Una información publicada por nuestros colegas de El Independiente confirma que, en 2021, Pedro Sánchez usó 151 veces las aeronaves del Ejército del Aire (y del Espacio y el Tiempo) como el reactor Falcon y el helicóptero Súper Puma para sus desplazamientos. Lo que no cuentan nuestros prudentes colegas es que la mayoría de esos viajes, alguno tan cercano como Toledo, fueron viajes de partido (es decir, privados) a los que se buscó alguna excusa oficial (una feria, una inauguración, un corte de cinta) para poder usar los medios del Ejército del Aire y del etcétera.
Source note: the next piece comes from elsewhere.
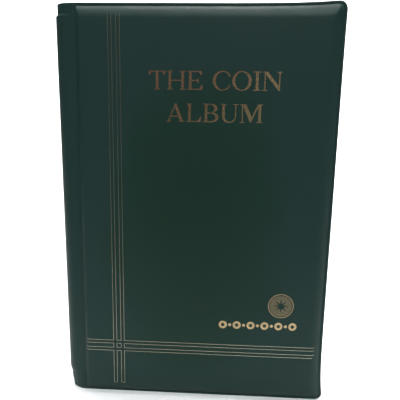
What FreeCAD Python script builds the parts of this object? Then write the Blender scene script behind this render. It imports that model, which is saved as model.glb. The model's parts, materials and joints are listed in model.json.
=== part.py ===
"""A welded-vinyl coin album that stands closed on its foot edge.

Frame: +Z from foot to head, the front cover faces -Y, the spine is at -X and the fore edge at +X.
The origin is under the middle of the closed album, on the surface that it stands on.
Lengths are in millimetres. The back cover is made of the same pieces as the front, turned over.
"""

import FreeCAD
import Part
import math
import os
import Sketcher

from FreeCAD import Placement, Rotation, Vector

DIMENSIONS = [
    # outside
    ("album_height", 195.0, "foot to head"),
    ("album_thick", 28.0, "front crown to back crown"),
    ("cover_reach", 123.25, "hinge axis to the cover's fore edge"),
    ("spine_reach", 10.4, "hinge axis to the back of the spine"),
    # a cover: film, foam, board, film, welded together round the rim
    ("skin_film", 0.5, "outer vinyl"),
    ("foam_thick", 1.5, "foam pad"),
    ("board_thick", 2.0, "grey board"),
    ("lining_film", 0.4, "inner vinyl"),
    ("weld_depth", 3.0, "crown to the plane of the welds"),
    ("weld_film", 0.3, "each film where it is pressed in a weld"),
    ("rim_width", 1.5, "flat welded rim"),
    ("rim_corner", 4.2, "radius of the rim at the fore edge"),
    ("pad_corner", 3.2, "radius of the padded part's corners at the fore edge"),
    ("skin_round", 1.0, "shoulder of the pad"),
    ("lining_round", 0.8, "shoulder of the lining"),
    ("filling_gap", 0.1, "play round the foam"),
    ("board_inset", 2.2, "edge of the pad to the edge of the board"),
    ("board_corner", 2.0, "radius of the board's corners at the fore edge"),
    # the hinge welds
    ("hinge_half", 0.75, "half the width of a hinge strip"),
    ("hinge_film", 0.5, "thickness of a hinge strip"),
    ("hinge_land", 0.3, "flat weld between a hinge strip and the pad"),
    # the spine, a channel of three layers with round corners
    ("spine_corner", 6.0, "outer radius of its corners"),
    ("stiffener_thick", 0.8, "card"),
    ("stiffener_start", 1.5, "hinge axis to the card's edges"),
    ("stiffener_foot", 12.0, "skin that stands past the card at the foot"),
    ("stiffener_head", 7.0, "skin that stands past the card at the head"),
    # the binding: page margins and guards, riveted in one stack
    ("guard_front", 5.25, "hinge axis to the guards' front faces"),
    ("guard_back", 6.2, "hinge axis to the guards' back faces"),
    ("end_guard", 1.0, "thickness of the first and the last guard"),
    ("rivet_radius", 1.5, "shank"),
    ("rivet_head", 2.6, "radius of a head"),
    ("rivet_head_thick", 0.5, "height of a head"),
    ("rivet_pitch", 70.0, "from one rivet to the next"),
    # the pages
    ("page_height", 180.0, "foot to head"),
    ("page_reach", 112.75, "crease to the page's fore edge"),
    ("page_crease", 6.0, "cover's hinge axis to the pages' creases"),
    ("page_pitch", 2.2, "from one page to the next"),
    ("page_film", 0.25, "backing film"),
    ("page_corner", 4.0, "radius at the page's fore edge"),
    ("tab_gap", 0.3, "between a page and the margin that it turns on"),
    ("front_film", 0.2, "pocket film"),
    ("film_start", 6.0, "crease to the edge of the pocket film"),
    ("film_inset", 0.5, "page edge to pocket film edge"),
    # the pockets
    ("pocket_size", 31.5, "inside the welds, across and up"),
    ("pocket_rise", 0.725, "height that the pocket film stands off"),
    ("pitch_across", 34.5, "from one pocket to the next"),
    ("pitch_up", 35.0, "from one pocket to the next"),
    ("first_across", 8.5, "crease to the first pocket"),
    ("first_up", 4.5, "page's foot to the first pocket"),
    ("slit_inset", 2.25, "side of a pocket to the slot that a coin goes in by"),
    ("slit_drop", 3.0, "top of a pocket to that slot"),
    ("slit_tall", 1.2, "height of that slot"),
]
PAGES = 8
RIVETS = 3
POCKETS_ACROSS = 3
POCKETS_UP = 5
PARTS_FOLDER = "parts"

HINGE_X = "(dims.spine_reach - dims.cover_reach) / 2"
WELD_Y = "(dims.album_thick / 2 - dims.weld_depth)"
COVER_STACK = "(dims.skin_film + dims.foam_thick + dims.board_thick + dims.lining_film)"
PAGE_FOOT = "(dims.album_height - dims.page_height) / 2"
LEFT_TURN = 1
RIGHT_TURN = -1

doc = FreeCAD.newDocument("coin_album")
sheet = doc.addObject("Spreadsheet::Sheet", "dims")
sub_parts = []


def fill_sheet():
    """One row for each driving dimension: its alias, its value and what it is."""
    for row, (alias, value, note) in enumerate(DIMENSIONS, start=1):
        sheet.set(f"A{row}", alias)
        sheet.set(f"B{row}", str(value))
        sheet.set(f"C{row}", note)
        sheet.setAlias(f"B{row}", alias)
    doc.recompute()


def size(expression):
    """The value that an expression in the sheet's cells has now."""
    return float(sheet.evalExpression(expression))


# ---------------------------------------------------------------- small tools


def new_sketch(body, role, name):
    """A sketch on one of the body's own origin planes."""
    sketch = body.newObject("Sketcher::SketchObject", name)
    plane = next(f for f in body.Origin.OriginFeatures if f.Role == role)
    sketch.AttachmentSupport = [(plane, "")]
    sketch.MapMode = "FlatFace"
    return sketch


def bind(sketch, constraint, expression):
    """Adds a constraint whose value follows the sheet."""
    index = sketch.addConstraint(constraint)
    sketch.setExpression(f"Constraints[{index}]", expression)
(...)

Todo esto no es más que la obstinada continuidad en el abuso que todos los presidentes y muchos ministros, unos más, otros menos, han realizado de los medios del Estado. El problema no es que Pedro Sánchez el Ecológico se burle de los españoles desde la escalerilla de un avión lleno de snacks y bebidas y que deja una huella de carbono en cada trayecto que ni diez mil vacas en todas sus vidas, incluidas reencarnaciones. El problema es que el primer día que Sánchez ordenó que le prepararan el Falcon para una cosa suya, nadie pudo enseñarle la cabeza de Alfonso Guerra (como alegoría, claro) clavada en una pica en lo más alto de La Moncloa junto a una factura a nombre de sus herederos (Pincho Guerra) por el servicio de Mystère —el Falcon de los 80—, recibido en fraude de Ley para que pudiera esquivar un atasco de tráfico en Portugal o para llegar a tiempo a una corrida de toros en Sevilla. De aquellos polvos, este lodazal.
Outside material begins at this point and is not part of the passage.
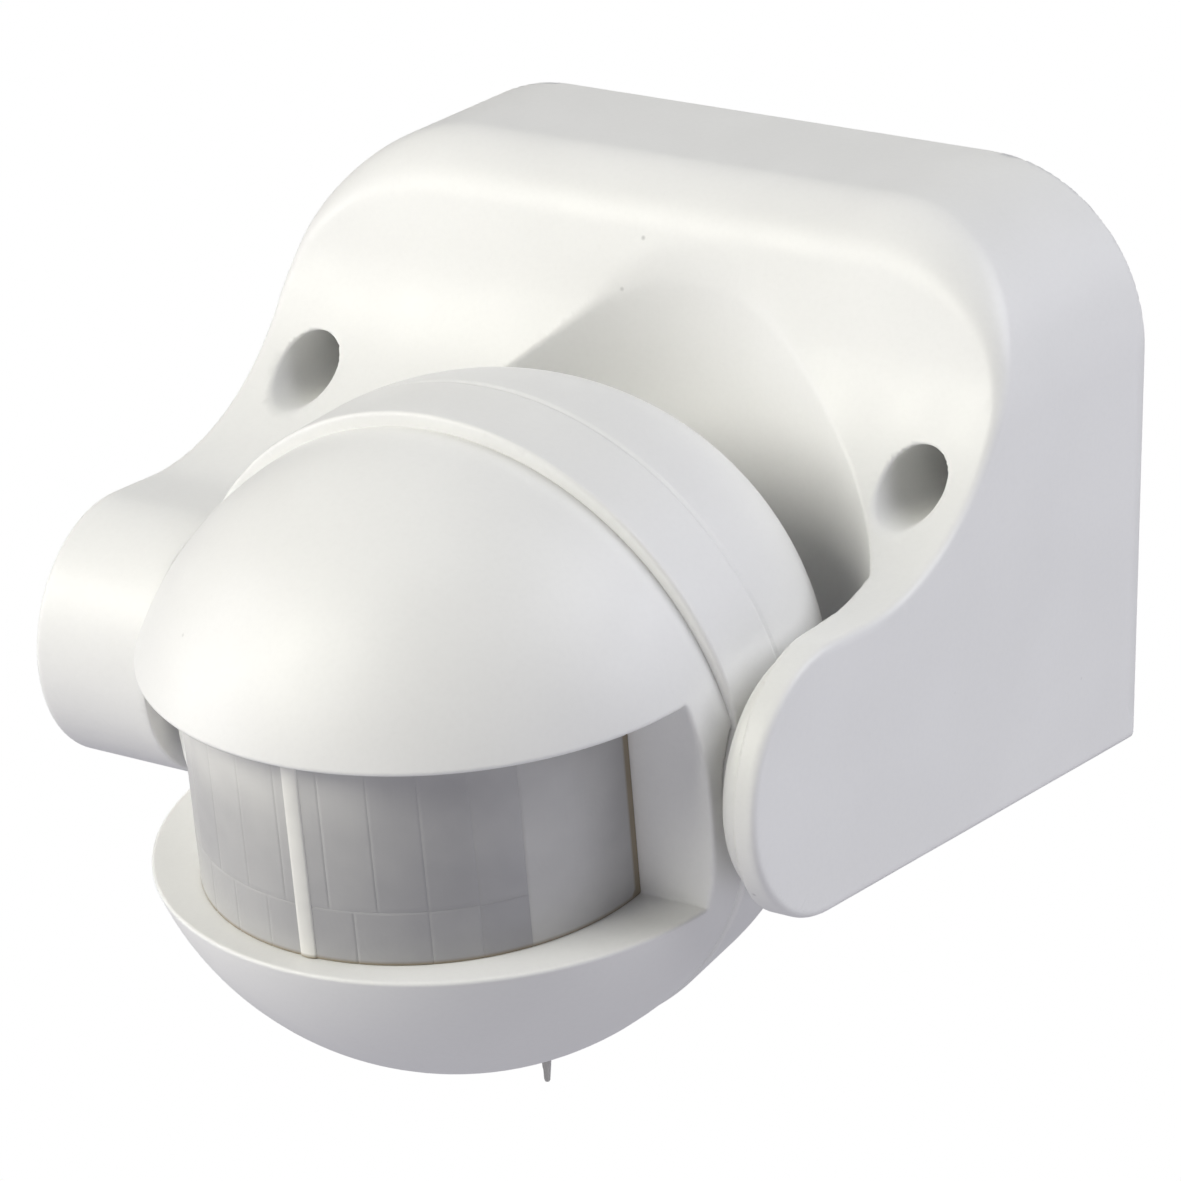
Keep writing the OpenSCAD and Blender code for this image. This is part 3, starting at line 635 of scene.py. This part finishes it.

Nadie puede estar en contra de que el presidente del Gobierno, en el ejercicio estricto de su cargo, o un ministro en necesidad urgente de dar servicio a España, usen los medios de Ejército del Aire. Pero el abuso debe ser perseguido por lo que tiene de administración desleal de un bien público, es decir, por lo que tiene de delito de malversación. Si sabemos, y vive Dios que lo sabemos, que muchos de los 151 viajes de Pedro Sánchez, igual que la escapada de las ministras podemitas a los Estados Unidos, son viajes privados o partidistas disfrazados de necesidad pública o falaces motivos de seguridad, es que algo falla en nuestras leyes.
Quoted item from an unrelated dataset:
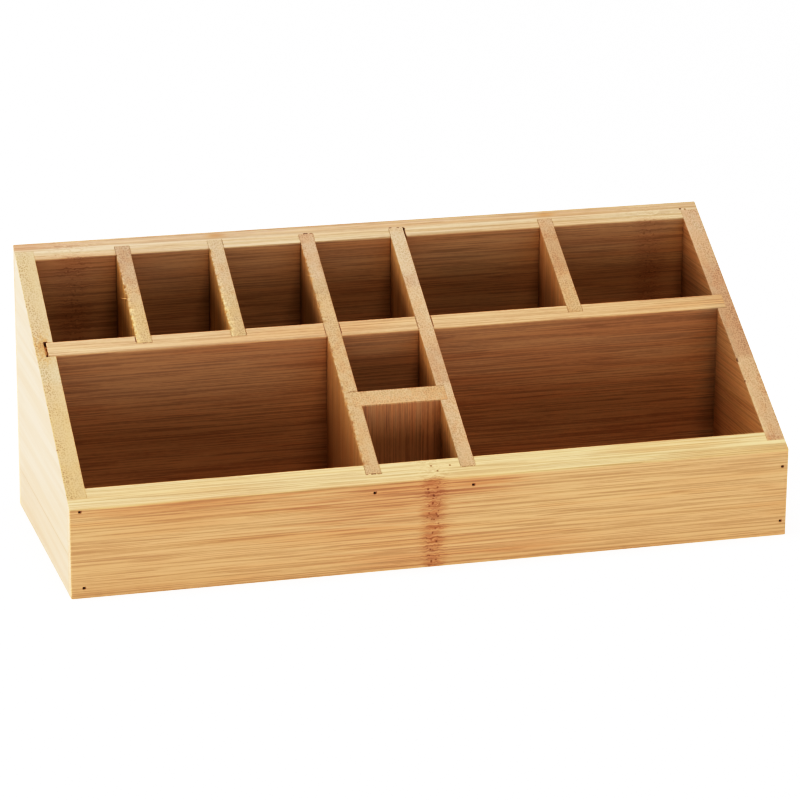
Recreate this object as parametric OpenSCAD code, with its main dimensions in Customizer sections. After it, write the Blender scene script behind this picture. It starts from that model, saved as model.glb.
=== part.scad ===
// Sloped bamboo desk organizer with ten open compartments.
// Every board top lies in one plane that rises from the low front to the high back.
// The boards meet in housings and rebates cut half way through, with glue and brads.
// X runs left to right, Y front to back and Z up; the origin is the middle of the underside.

/* [Outside] */
// Overall width, left to right
overall_w = 380; // [360:1:400]
// Overall depth, front to back
overall_d = 150; // [140:1:170]
// Height of the front face
front_h = 47; // [44:0.5:55]
// Height of the back face
back_h = 143.5; // [125:0.5:160]

/* [Boards] */
// Thickness of the side and back boards
outer_t = 10; // [9:0.5:12]
// Thickness of the front board
front_t = 11; // [10:0.5:12]
// Thickness of every divider
divider_t = 8; // [7:0.5:9]
// Thickness of the base
base_t = 4; // [3:0.5:4.5]
// Height of the glue line between the two boards of each side
side_seam_h = 21.5; // [15:0.5:35]

/* [Compartments] */
// Depth of the back row
back_row_d = 48; // [40:1:55]
// Width of the left cell of the back row
first_cell_w = 43; // [38:1:48]
// Width of the other narrow cells
cell_w = 42; // [38:1:45]
// Width of the wide back cell beside the centre column
wide_cell_w = 76; // [60:1:80]

/* [Joints] */
// Depth of the housings and rebates in the outer boards
housing_d = 5; // [4:0.5:6]
// Depth of the housings in the dividers
divider_housing_d = 4; // [3:0.5:4.5]
// Play on each side of a divider in its housing
play = 0.1; // [0:0.05:0.2]
// Gap behind the left end of the middle divider
end_gap = 1.2; // [0.5:0.1:2]
// Extra width of the roughest housing, beside the right centre divider
rough_gap = 0.6; // [0:0.1:1]

/* [Brads] */
// Diameter of a brad
brad_d = 1.2; // [1:0.1:1.6]
// Length of a brad
brad_l = 25; // [15:1:30]
// Depth of a brad's head below the face
brad_sink = 0.8; // [0.4:0.1:1.5]

/* [Hidden] */

$fn = 24;
over = 1;        // how far a cutter runs past the face it cuts
tall = back_h + over;

// Faces of the outer boards
left = -overall_w / 2;
right = overall_w / 2;
front = -overall_d / 2;
back = overall_d / 2;
left_in = left + outer_t;
right_in = right - outer_t;
front_in = front + front_t;
back_in = back - outer_t;

// Ends of the boards that are let into the outer boards
housed_left = left_in - housing_d;
housed_right = right_in + housing_d;
housed_front = front_in - housing_d;
housed_back = back_in + housing_d;

// Middle planes of the dividers
half_t = divider_t / 2;
middle_y = back_in - back_row_d - half_t;
cross_y = (front_in + middle_y - half_t) / 2;
divider_pitch = cell_w + divider_t;
back_1_x = left_in + first_cell_w + half_t;
back_2_x = back_1_x + divider_pitch;
centre_left_x = back_2_x + divider_pitch;
centre_right_x = centre_left_x + divider_pitch;
back_3_x = centre_right_x + wide_cell_w + divider_t;

// Height where the middle divider and the centre dividers are halved over each other
lap_z = (base_t + front_h + (back_h - front_h) * (middle_y - front) / overall_d) / 2;

// Places of the brads: [x, z] on the front, [x, z] on the back, [x, y] underneath
front_brad_at = [
    [left + 5, front_h - 1.5], [left + 6.5, 5.5],
    [centre_left_x - 1, front_h - 4.5], [centre_right_x + 1, front_h - 4.5],
    [right - 3.5, front_h - 9], [right - 3.5, 8]
];
back_brad_x = [
    left + outer_t / 2, back_1_x, back_2_x, centre_left_x,
    centre_right_x, back_3_x, right - outer_t / 2
];
back_brad_at = [for (x = back_brad_x, z = [25, 115]) [x, z]];
base_edge = housing_d / 2;
base_brad_at = concat(
    [for (x = [-160, -60, 60, 160], y = [housed_front + base_edge, housed_back - base_edge]) [x, y]],
    [[housed_left + base_edge, 0], [housed_right - base_edge, 0]]
);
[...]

Crisis económica tras crisis económica —hay jóvenes españoles que no han conocido otra cosa—, los políticos van perfeccionando las leyes tributarias y los medios de inspección para evitar el fraude y exprimir sin compasión alguna, a lo sheriff de Nottingham, los bolsillos de los empobrecidos españoles. Pero siempre se olvidan, vaya cabeza la suya, de mejorar las normas muy imperfectas que permiten que un presidente o un ministro del Gobierno nos mienta a la cara y use mal el dinero de nuestros impuestos y los medios del Estado en beneficio propio.
Hemos insistido muchas veces a lo largo de estos dos últimos años en la necesidad de una regeneración ética de la vida pública española, tan señalada por la pandemia. La crisis económica y energética que padecemos, en gran parte por culpa de esos mismos que abusan de nuestro dinero, intensifica la huella de inmoralidad —más letal que la del carbono— de la clase política dirigente que hace todo lo contrario de lo que dice.
Ahora mismo, en esa necesidad de regeneración ética sólo podemos encontrar a un partido notable en escaños y con vocación de futuro como Vox. Del resto, es decir, de los que pasaron o siguen pasando por los mullidos asientos de un reactor de la Fuerza Aérea, nada sabemos. Bueno, sí que sabemos algo por la experiencia acumulada después de 45 años de abuso: que lo quieren volver a hacer.